Aujourd’hui, le joueur de haut niveau doit être capable de varier ses aptitudes, de diversifier son registre pour répondre à des configurations changeantes et à des positionnements qui peuvent être aléatoires selon les situations de jeu. C’est pourtant cette dynamique globale, où chacun peut participer à une animation cohérente, qui permet de posséder un match.
On doit être talentueux partout. L’équipe nationale souffre de manques à ce niveau.
Le collectif qui marche est une question de talents individuels portés par des joueurs qui savent gérer leur rapport technique avec le ballon, construisent leur mobilité en fonction des espaces et des dynamiques de jeu qui se créent, cherchent les meilleures articulations défensives ou offensives avec les partenaires en fonction des moments du match. C’est là que s’exprime le fond de jeu qui traduit l’art de la possession du ballon.

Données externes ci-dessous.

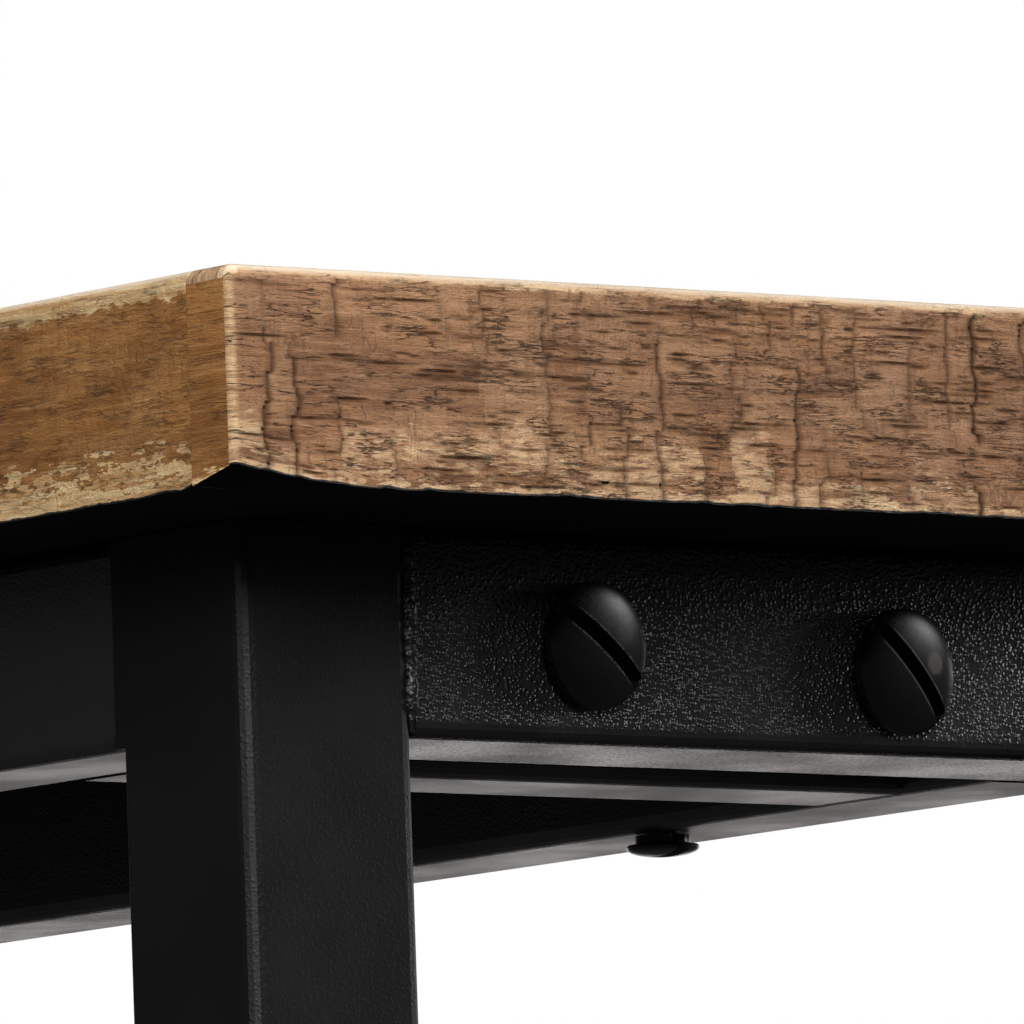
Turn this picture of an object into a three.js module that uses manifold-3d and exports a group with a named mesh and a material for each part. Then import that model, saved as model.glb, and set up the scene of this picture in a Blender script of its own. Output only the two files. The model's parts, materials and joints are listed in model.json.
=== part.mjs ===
// Entryway bench: a thick rough-sawn board top on a black square-tube frame.
// Two welded leg frames stand at the ends. A welded top frame of two long rails and two cross tubes
// lies between them, flush with the front legs and shallower than the leg frames, and is clamped to them
// by slotted dome-head bolts. Screws driven up through the long rails hold the boards.
// Millimetres, +X along the bench, +Z up, origin at the middle of the floor.
import * as THREE from 'three';
import { mergeVertices } from 'three/addons/utils/BufferGeometryUtils.js';
import Module from 'manifold-3d';

const wasm = await Module();
wasm.setup();

// Driving dimensions
const LENGTH = 1100;
const DEPTH = 350;
const HEIGHT = 450;
const TOP_THICK = 41;
const TOP_EDGE_ROUND = 2.5;
const END_BOARD = 13;
const PLANKS = ['front_outer', 'front_inner', 'middle', 'back_inner', 'back_outer'];
const END_OVERHANG = 49;
const SIDE_OVERHANG = 37;
const LEG = 40;
const RAIL_HIGH = 40;
const RAIL_DEEP = 30;
const TOP_FRAME_DEEP = 240;
const WALL = 1.5;
const TUBE_ROUND = 3;
const CROSS_SPACE = 25.5;
const STRETCHER = 30;
const STRETCHER_Z = 110;
const GAP = 0.3;
const ARC_STEPS = 2;

// Fasteners and feet. Each bolt is placed by its distance behind the frame's front face
// and its height above the rail's underside.
const BOLT_NEAR = { behind: 82, rise: 18.4 };
const BOLT_FAR = { behind: 157, rise: 15.8 };
const HEAD_R = 12.3;
const HEAD_HIGH = 4.8;
const HEAD_EDGE = 1.4;
const SLOT_WIDE = 3.2;
const SLOT_DEEP = 3.2;
const SHANK_BEVEL = 0.8;
const SHANK_PAST_NUT = 6;
const SHANK_R = 4;
const HOLE_R = 4.5;
const WASHER_R = 8;
const WASHER_THICK = 1.6;
const NUT_FLATS = 13;
const NUT_THICK = 6.5;
const SCREW_HEAD_R = 7.4;
const SCREW_HEAD_HIGH = 2.4;
const SCREW_NECK_R = 5.5;
const SCREW_NECK_HIGH = 1.9;
const SCREW_SHANK_R = 2.8;
const SCREW_IN_WOOD = 26;
const SCREW_INSET = 153;
const SCREW_OFF_CENTRE = 7;
const FOOT_THICK = 4;
const FOOT_PLUG = 16;

// Derived places
const FRAME_X = LENGTH / 2 - END_OVERHANG;
const FRAME_Y = DEPTH / 2 - SIDE_OVERHANG;
const WOOD_Z = HEIGHT - TOP_THICK;
const FRAME_TOP = WOOD_Z - GAP;
const RAIL_Z = FRAME_TOP - RAIL_HIGH / 2;
const RAIL_BOTTOM = FRAME_TOP - RAIL_HIGH;
const FRONT_RAIL_Y = -FRAME_Y + RAIL_DEEP / 2;
const BACK_RAIL_Y = -FRAME_Y + TOP_FRAME_DEEP - RAIL_DEEP / 2;
const CROSS_Y = -FRAME_Y + TOP_FRAME_DEEP / 2;
const LEG_X = FRAME_X - LEG / 2;
const LEG_Y = FRAME_Y - LEG / 2;
const CROSS_X = FRAME_X - LEG - CROSS_SPACE - RAIL_DEEP / 2;
const CROSS_INNER = CROSS_X - RAIL_DEEP / 2;
const STRETCHER_X = FRAME_X - LEG / 2;
const STRETCHER_FACE = STRETCHER_X + STRETCHER / 2;
const STRETCHER_INNER = STRETCHER_X - STRETCHER / 2;

const finishes = {
  plank: { color: 0x9a6f45, roughness: 0.75, metalness: 0 },
  endBoard: { color: 0xa07a55, roughness: 0.8, metalness: 0 },
  frame: { color: 0x141414, roughness: 0.5, metalness: 0.1 },
  bolt: { color: 0x101010, roughness: 0.35, metalness: 0.4 },
  steel: { color: 0x8f9296, roughness: 0.4, metalness: 0.9 },
  plastic: { color: 0x161616, roughness: 0.6, metalness: 0 },
};

const group = new THREE.Group();

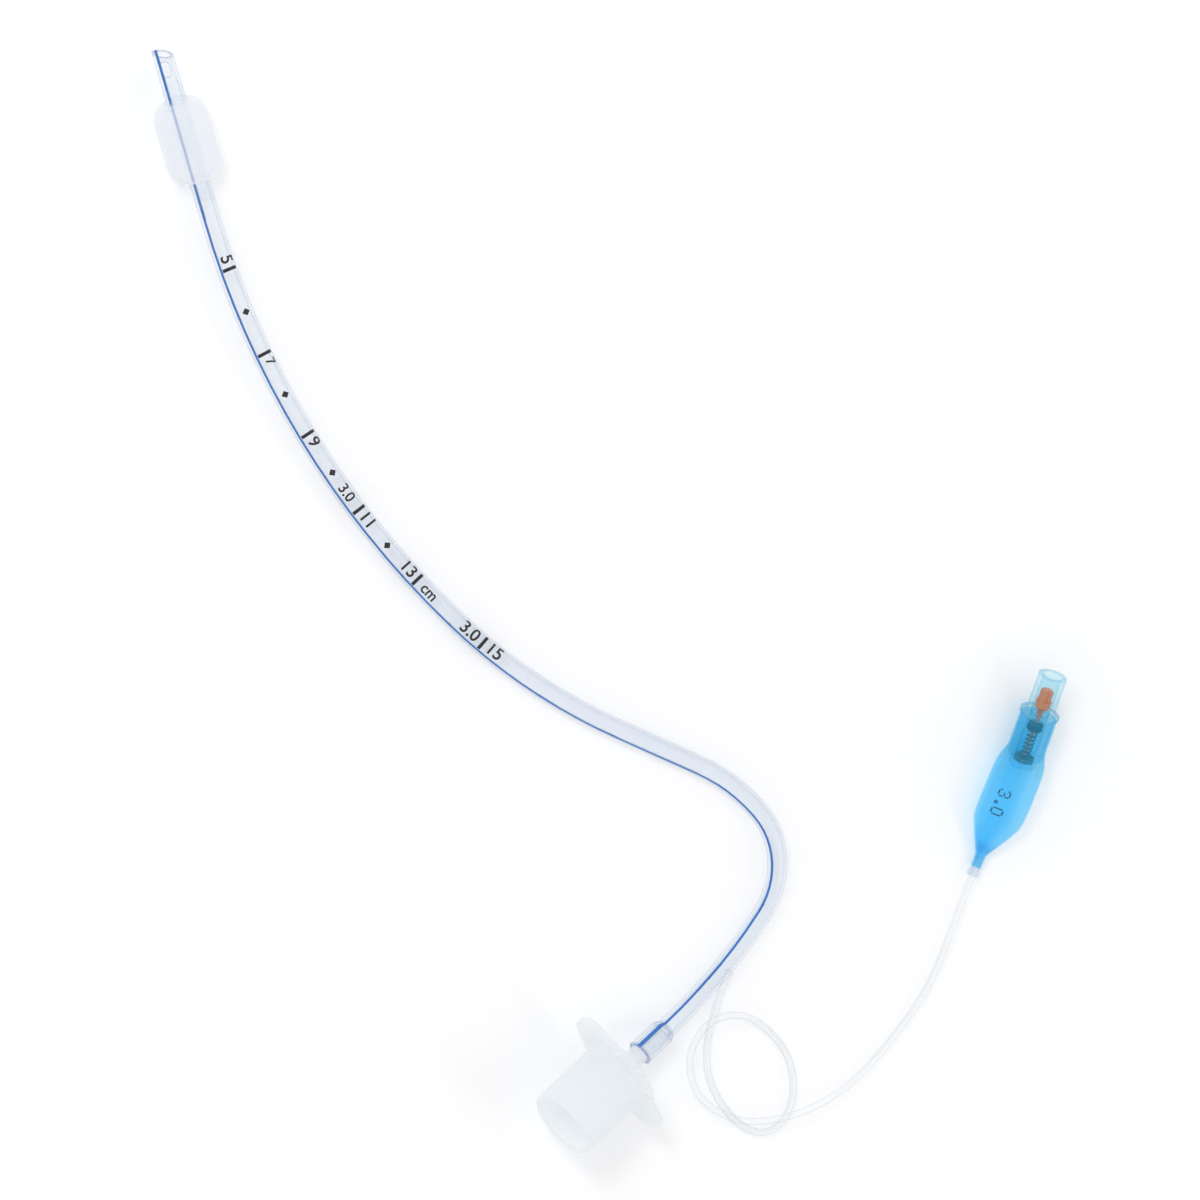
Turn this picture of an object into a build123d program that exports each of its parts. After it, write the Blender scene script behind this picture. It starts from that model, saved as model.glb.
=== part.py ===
from build123d import *
from math import cos, pi, radians, sin, tan
import os

os.makedirs("parts", exist_ok=True)

# All sizes are in millimetres. The tube lies on a floor at z = 0.
# The middle of the laid-out tube and connector is the origin on the floor.
middle_x = -28.379
middle_y = 5.592


def at(x, y, z):
    return Vector(x - middle_x, y - middle_y, z)


# Airway tube: 3.0 mm bore, with a small inflation channel and a line in its wall.
tube_bore_r = 1.5
tube_r = 2.1
channel_r = 0.2
channel_mid_r = 1.8
channel_turn = 120
stripe_turn = -45
stripe_turn_at_end = -48.25
stripe_spread_at_end = 1.15
stripe_key = 0.3
stripe_key_step = 0.06
bed_proud = 0.4
stripe_width = 0.55
stripe_depth = 0.25
seal_length = 8.0
tip = at(-94.02, 124.54, 7.06)
bend_points = [
    at(-68.54, 37.10, 2.6),
    at(-16.09, -17.07, tube_r),
    at(27.44, -39.54, tube_r),
    at(41.40, -56.75, tube_r),
    at(28.89, -75.69, tube_r),
]
bend_radii = [212.0, 135.0, 38.5, 18.5, 98.0, 23.0]
bevel_angle = 48
bevel_turn = -35
eye_from_tip = 4.7
eye_length = 3.4
eye_width = 2.0
eye_turn = -18

# Cuff: a thin balloon between two bonded collars.
cuff_r = 5.68
cuff_film = 0.15
collar_from = 8.9
cuff_from = 12.4
cuff_to = 30.1
collar_to = 35.8
cuff_round = 3.1
port_from_tip = 28.6
port_r = 0.35

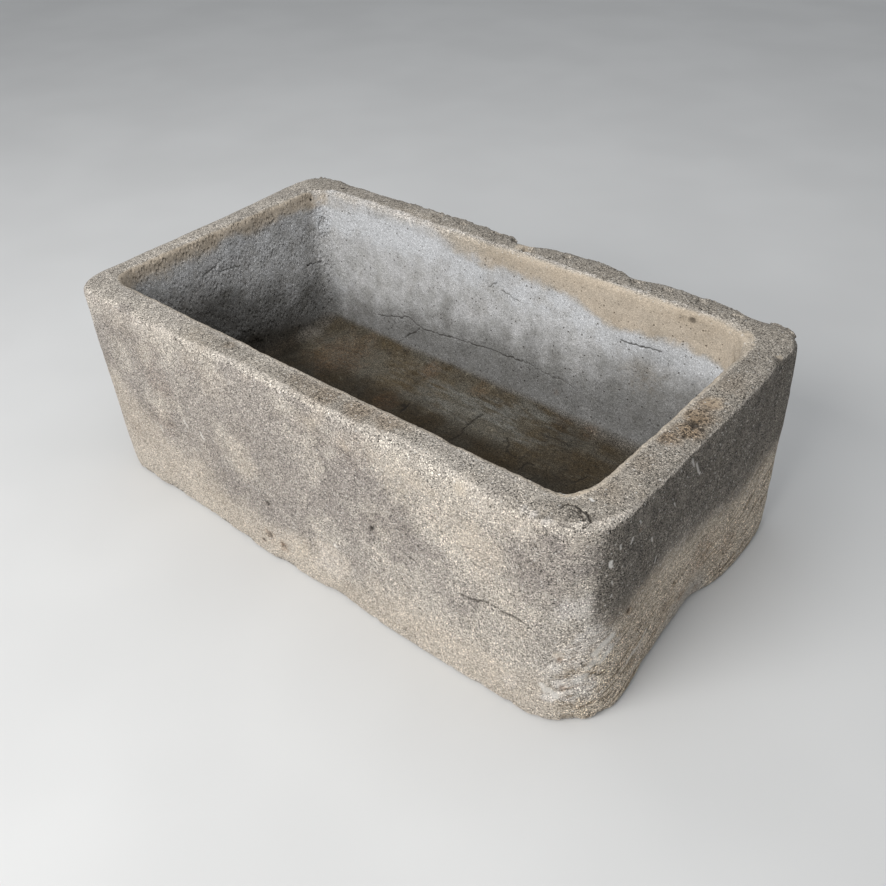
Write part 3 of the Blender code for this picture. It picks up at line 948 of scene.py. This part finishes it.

L’application tactique vient ensuite pour définir la mise en place et l’animation permettant de rendre utile cette possession.
Ne pas disposer de cette base fondamentale de jeu au moment de rencontrer des pays arabes comme la Tunisie et l’Egypte est source d’inquiétude. C’est une question d’hommes. Un Roger Mendy en défense, ça ne s’invente pas. Un Guèye Sène au milieu du terrain n’est pas le fruit d’un coup de baguette magique. Le savoir-faire était en eux, avant qu’on ne les expose à l’art de faire. Ce sont juste deux exemples ; on aurait pu en citer des centaines appartenant à une époque plus ou moins lointaine.
Devant la pénurie qui accable les «Lions» et les rend si indigents, le peu de joueurs à même d’animer une stratégie d’accaparement du jeu et de préservation des acquis (Sadio Mané en premier, mais Stéphane Badji et un ou deux autres également) devraient être davantage responsabilisés, mais aussi que leur positionnement sur le terrain et leur rôle soient réfléchis en conséquence.
Il arrive des moments où des joueurs doivent sentir qu’une équipe est la leur. Non pour qu’ils grossissent de la tête, mais pour qu’ils en aient plein le cœur et puissent impulser le rythme des différentes périodes séquentielles qui permettent de jouer juste à tout moment. Jusqu’à ces dernières minutes où les «Lions» défaillissent tant.